SEC consolidates 3.4bn shares, reduces unclaimed dividends

Securities and Exchange Commission (SEC) has announced considerable progress in the implementation of its consolidation of multiple shareholder accounts and electronic Dividend Mandate Management System, as about 3.4bn shares have been consolidated.

The commission urged the Central Bank of Nigeria to include e-DMMS charges in its Guideline for Bank Charges.

Acting director-general of the SEC, Ms Mary Uduk, disclosed this to newsmen at the end of the Second Quarter Capital Market Committee Meeting in Lagos.

She explained that the CBN had published charges for the banks, leaving an established charge for any transaction carried out by any bank.

“The e-dividend charge is not part of the charges from the CBN, and so because of that investors are having issues with banks where, for instance, they are charged for so much e-transaction that is not listed as bank charges they do not know.

“They complained to us and so we decided to engage CBN to actually make this part of their charges, and so any e-dividend carried out will be charged by the CBN.

“This came up as a result of us stopping the payment of the e-dividend mandate as we were underwriting the cost for the initiative before we mandated investors to pay a token of N150 per mandate.

“We believe the capital market of our dreams can only be achieved through the collaboration of all stakeholders,” Uduk said.

Uduk told reporters that 2.7m share accounts had been captured under the e-DMMS, adding that with the help of the Multiple Subscription Committee, 3.4bn shares were effectively consolidated.

The committee “informed the meeting that the Committee of Heads of Banking Operations had agreed to collaborate with the commission to display banners in (their) banking halls all over the country, sensitising the public on the regularisation of multiple subscription of shares.”
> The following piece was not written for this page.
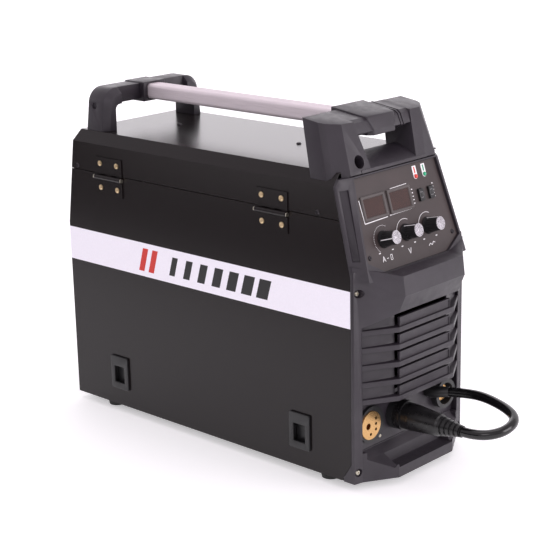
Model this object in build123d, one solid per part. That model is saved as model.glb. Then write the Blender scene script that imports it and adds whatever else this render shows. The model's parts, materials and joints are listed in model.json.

Similarly, stockbrokers and registrars are requested “to make available to the Committee on Multiple Subscription Account, on a periodic basis, the number of regularised accounts.”

Secretaries of listed companies, she added, “have also agreed to display similar information on their websites and offices.”

The meeting rose with a resolve that the SEC should engage relevant stakeholders on the e-Dividend and Multiple Subscription Accounts, to ensure “that complete investor data are transferred among operators such as brokers, registrars and the Central Securities Clearing System.

SEC is also to help discourage unclaimed dividends from building up from securities of newly-listed companies, just as modalities should be developed for validating shareholders’ registers, such that “registrars are furnished with incomplete information such as missing account numbers.”

The acting DG noted that the issue of unclaimed dividend is dynamic, given that as the registrars are clearing the old heap, new ones mount.

Further, Uduk said that CMC’s Identity Management Committee gave updates of its meeting with National Information Technology Development Agency on the implications of the Nigerian Data Protection Regulation on capital market operations. There are plans, the committee announced, “to develop standardised data form, which seeks to consolidate registration and access to processes in the capital market by investors.”

After discussions on the issue, the CMC urged SEC to invite NITDA to make a presentation on the impact of the NDPR on the capital market at the 2019 Q3 CMC meeting.